__SHORT TASK__. Copy the listing below line for line, starting at its first line and ending with the line that has "# Drawers 1c, 3a" in it. Add nothing.

+++ DATA SHOWN

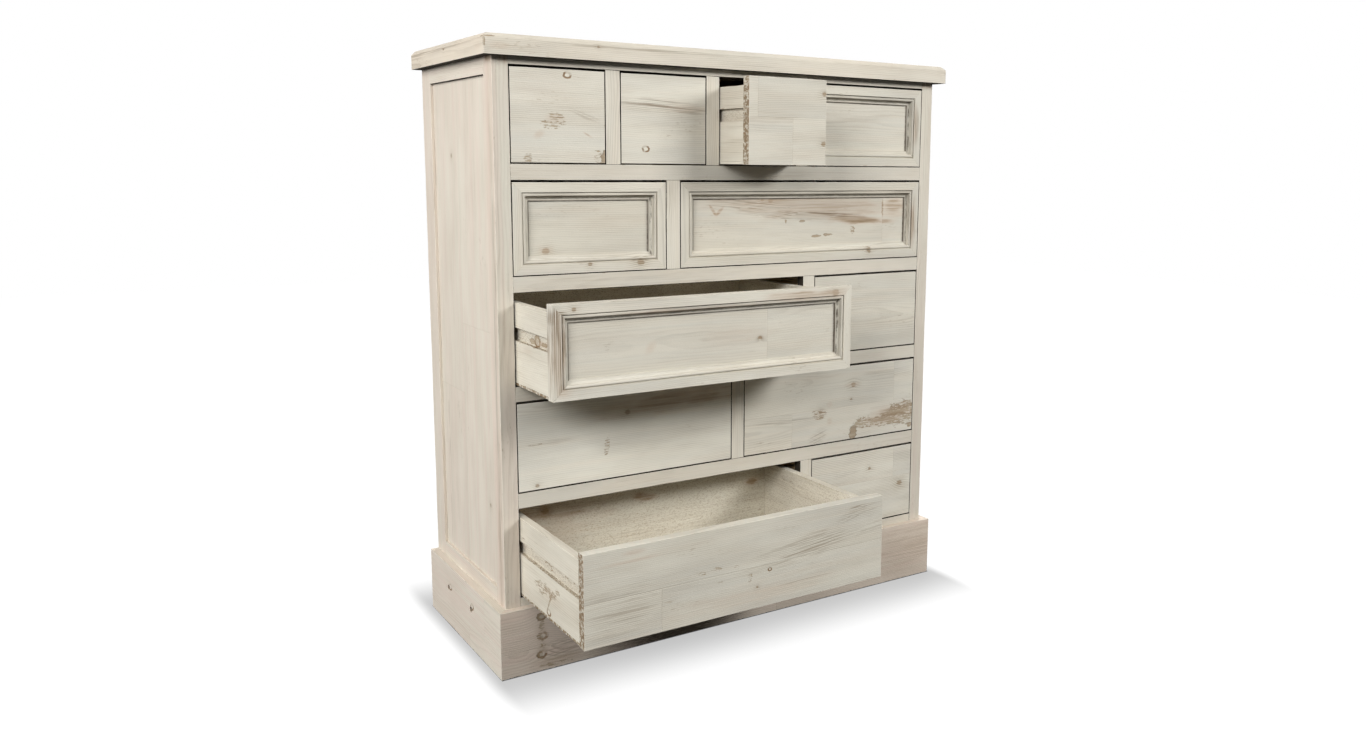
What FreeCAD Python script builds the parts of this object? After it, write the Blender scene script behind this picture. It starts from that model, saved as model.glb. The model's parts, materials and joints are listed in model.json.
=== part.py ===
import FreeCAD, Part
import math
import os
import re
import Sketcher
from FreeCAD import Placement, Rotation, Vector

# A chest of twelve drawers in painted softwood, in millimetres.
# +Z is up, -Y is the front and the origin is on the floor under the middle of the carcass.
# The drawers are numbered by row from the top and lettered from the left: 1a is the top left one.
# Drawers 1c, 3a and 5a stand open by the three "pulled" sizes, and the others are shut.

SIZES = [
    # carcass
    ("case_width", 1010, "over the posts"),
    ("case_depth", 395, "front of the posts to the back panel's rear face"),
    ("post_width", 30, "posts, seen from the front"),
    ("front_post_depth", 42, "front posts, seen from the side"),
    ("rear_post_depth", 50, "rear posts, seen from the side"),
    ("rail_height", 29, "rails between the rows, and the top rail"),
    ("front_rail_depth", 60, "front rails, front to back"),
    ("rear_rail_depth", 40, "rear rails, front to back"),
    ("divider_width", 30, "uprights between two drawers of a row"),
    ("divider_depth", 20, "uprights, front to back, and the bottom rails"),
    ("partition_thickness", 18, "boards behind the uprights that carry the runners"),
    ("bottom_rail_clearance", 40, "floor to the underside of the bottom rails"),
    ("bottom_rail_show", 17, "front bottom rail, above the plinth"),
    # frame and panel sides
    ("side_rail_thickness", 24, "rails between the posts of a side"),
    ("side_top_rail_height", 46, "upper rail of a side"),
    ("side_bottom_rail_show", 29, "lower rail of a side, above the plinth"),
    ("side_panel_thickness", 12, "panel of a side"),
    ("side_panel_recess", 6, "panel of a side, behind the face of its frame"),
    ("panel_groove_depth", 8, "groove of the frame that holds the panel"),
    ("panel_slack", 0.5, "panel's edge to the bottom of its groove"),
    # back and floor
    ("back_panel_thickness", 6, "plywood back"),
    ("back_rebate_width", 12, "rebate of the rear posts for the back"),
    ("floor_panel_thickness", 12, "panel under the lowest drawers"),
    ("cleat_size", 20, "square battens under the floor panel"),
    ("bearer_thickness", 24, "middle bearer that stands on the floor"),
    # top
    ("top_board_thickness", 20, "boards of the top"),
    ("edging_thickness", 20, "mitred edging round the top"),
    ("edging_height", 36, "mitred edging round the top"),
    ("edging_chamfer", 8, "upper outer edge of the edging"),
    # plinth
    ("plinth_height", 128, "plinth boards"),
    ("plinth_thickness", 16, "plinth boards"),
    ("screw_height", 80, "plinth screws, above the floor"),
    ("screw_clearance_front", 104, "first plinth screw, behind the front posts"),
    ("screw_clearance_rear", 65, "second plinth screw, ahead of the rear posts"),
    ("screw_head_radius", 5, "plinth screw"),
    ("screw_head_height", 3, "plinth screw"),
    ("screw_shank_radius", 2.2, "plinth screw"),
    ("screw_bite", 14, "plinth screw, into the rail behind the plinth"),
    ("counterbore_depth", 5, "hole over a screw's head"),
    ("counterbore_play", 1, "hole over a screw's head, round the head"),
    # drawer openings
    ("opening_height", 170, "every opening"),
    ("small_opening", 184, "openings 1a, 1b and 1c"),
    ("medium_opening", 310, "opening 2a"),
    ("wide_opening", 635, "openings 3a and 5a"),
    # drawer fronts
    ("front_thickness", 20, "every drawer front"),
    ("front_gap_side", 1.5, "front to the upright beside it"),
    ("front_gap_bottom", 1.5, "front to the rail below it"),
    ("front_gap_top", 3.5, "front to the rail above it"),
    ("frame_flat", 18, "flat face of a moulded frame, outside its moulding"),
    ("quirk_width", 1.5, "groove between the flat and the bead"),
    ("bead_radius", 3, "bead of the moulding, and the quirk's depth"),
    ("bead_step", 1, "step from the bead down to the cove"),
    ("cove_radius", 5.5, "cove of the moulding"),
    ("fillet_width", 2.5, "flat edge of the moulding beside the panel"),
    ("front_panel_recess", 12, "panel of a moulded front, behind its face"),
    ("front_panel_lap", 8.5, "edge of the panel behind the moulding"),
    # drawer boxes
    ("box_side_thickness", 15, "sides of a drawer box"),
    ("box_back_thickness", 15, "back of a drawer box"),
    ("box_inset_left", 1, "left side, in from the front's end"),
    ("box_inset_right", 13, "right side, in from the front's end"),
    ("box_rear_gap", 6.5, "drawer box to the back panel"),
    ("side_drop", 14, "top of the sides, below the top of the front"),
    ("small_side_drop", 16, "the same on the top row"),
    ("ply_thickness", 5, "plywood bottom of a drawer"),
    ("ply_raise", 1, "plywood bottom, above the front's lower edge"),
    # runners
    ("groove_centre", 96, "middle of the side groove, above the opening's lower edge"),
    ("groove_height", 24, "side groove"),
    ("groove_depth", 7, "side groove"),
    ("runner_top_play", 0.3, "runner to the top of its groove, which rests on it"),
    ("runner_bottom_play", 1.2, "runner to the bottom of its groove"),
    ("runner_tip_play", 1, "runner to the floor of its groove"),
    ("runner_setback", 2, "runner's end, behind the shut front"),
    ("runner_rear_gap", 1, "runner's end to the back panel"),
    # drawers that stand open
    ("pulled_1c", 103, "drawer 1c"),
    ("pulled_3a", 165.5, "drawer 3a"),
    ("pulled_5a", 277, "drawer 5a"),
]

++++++

__RESULT FOR THIS TASK__.
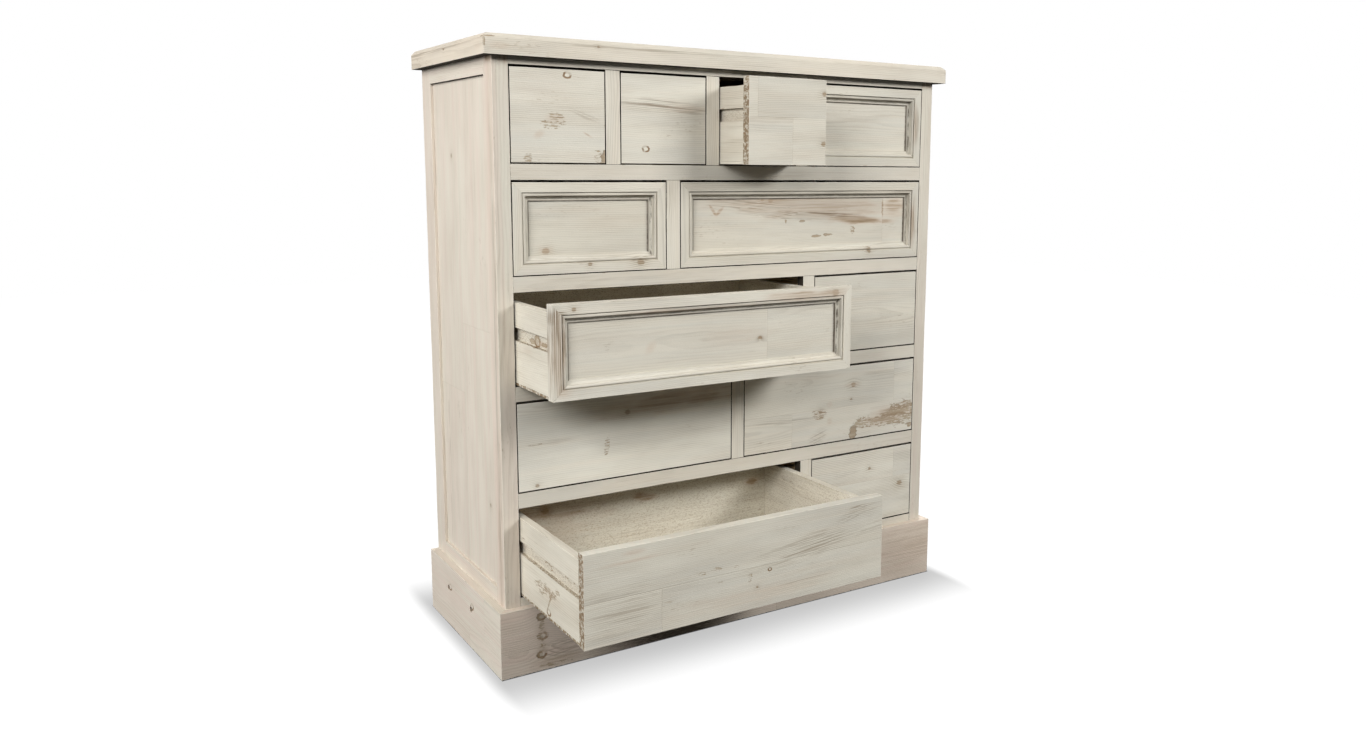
What FreeCAD Python script builds the parts of this object? After it, write the Blender scene script behind this picture. It starts from that model, saved as model.glb. The model's parts, materials and joints are listed in model.json.
=== part.py ===
import FreeCAD, Part
import math
import os
import re
import Sketcher
from FreeCAD import Placement, Rotation, Vector

# A chest of twelve drawers in painted softwood, in millimetres.
# +Z is up, -Y is the front and the origin is on the floor under the middle of the carcass.
# The drawers are numbered by row from the top and lettered from the left: 1a is the top left one.
# Drawers 1c, 3a and 5a stand open by the three "pulled" sizes, and the others are shut.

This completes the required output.